Beanie Babies may have market value, but it’s not like turning over adult stuff like jewelry or stocks or cash or real estate. When it comes to funding medical research, Beanie Babies are not the first thing that comes to mind, unless, of course, your name is Krystal Teichow.

Then, too, this young girl could have played Disqualification by questioning her own motives. For you see, her interest in autism research comes from living every day with her brother Joshua, who is autistic.

She knows about autism, and her experience has not led her to despair, but has kindled in her a passion, a readiness, to do what she can.

Disqualification is a game this girl refuses to play. For that we can give thanks. And maybe we can avoid playing the game ourselves. Instead of Disqualification, we can give what we have to give, and leave the rest to God.

Today’s Gospel presents us with a young boy who gives what he can give: five barley loaves and a couple small fish. We don’t know the boy’s name, where he comes from, or who his parents are, but we know about his gift to hungry people. He hands over his little lunch. He gives the gift. Then something happens. Something that players of Disqualification never take into account. The gift is mysteriously multiplied. One little lunch becomes a catered meal for five thousand, a picnic in the wilderness. The mystery factor is this: When we give, we don’t give simply to a hungry crowd or to the Autistic Society of Michigan. We give to God. And, strange to say, our gift sets God free to do something, to burst forth in new, unexpected ways.  Beanie Babies cashed in to help medical research. A little lunch given up to feed a crowd. With God in on the act, who knows how far the ripple effect of such choices will reach? Who knows how many times these stories will be told?

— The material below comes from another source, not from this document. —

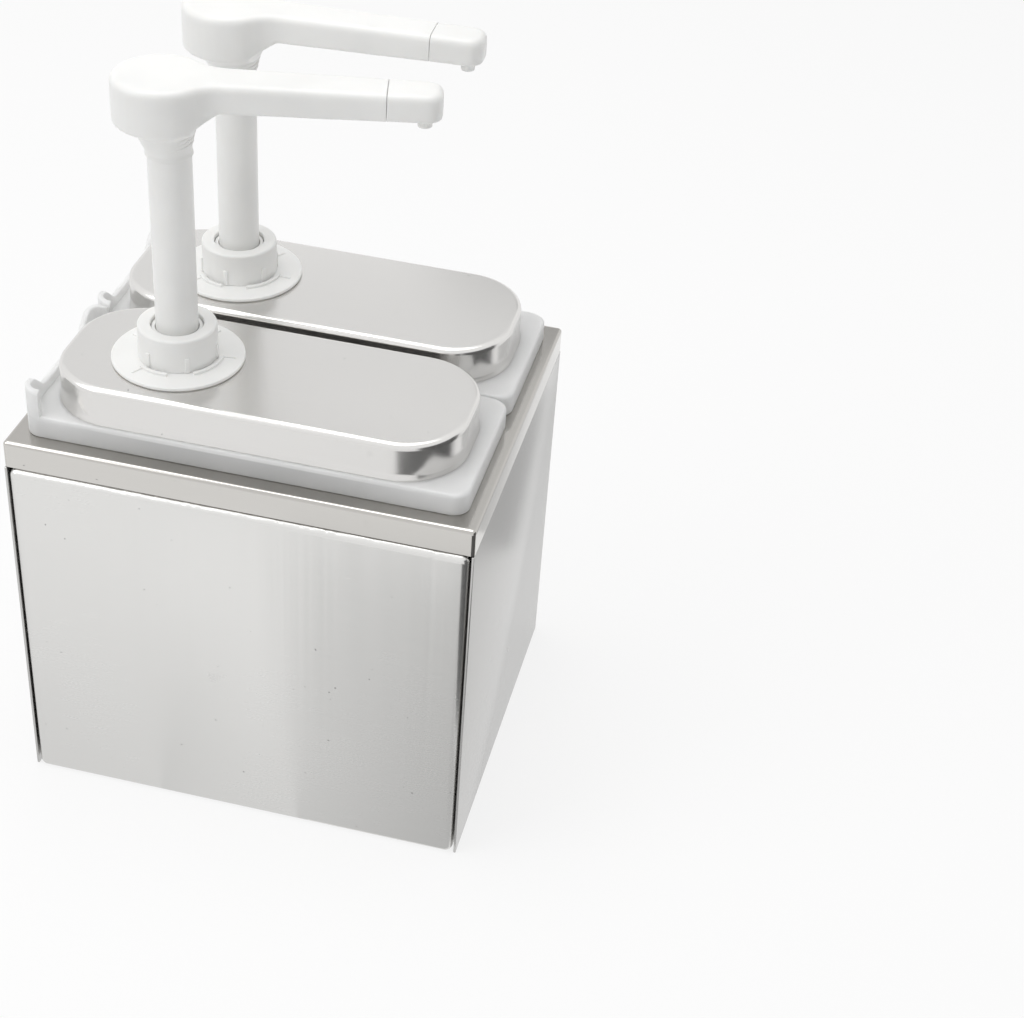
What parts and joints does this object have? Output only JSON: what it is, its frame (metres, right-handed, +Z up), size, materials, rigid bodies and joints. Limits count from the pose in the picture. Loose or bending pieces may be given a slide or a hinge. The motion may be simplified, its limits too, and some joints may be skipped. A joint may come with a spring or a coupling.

Notice that when Jesus offers hospitality, on the road, he feeds by receiving the gifts of others, their barley loaves and fish, their generosity. It’s a different kind of hospitality, one that seeks, it’s a radically welcoming one, a dependent-on-others, non-coercive one, a hospitality that blesses what people offer. So, what is right in front of us? What do each of us have to offer? We are God’s beloved and holy children.  Amen.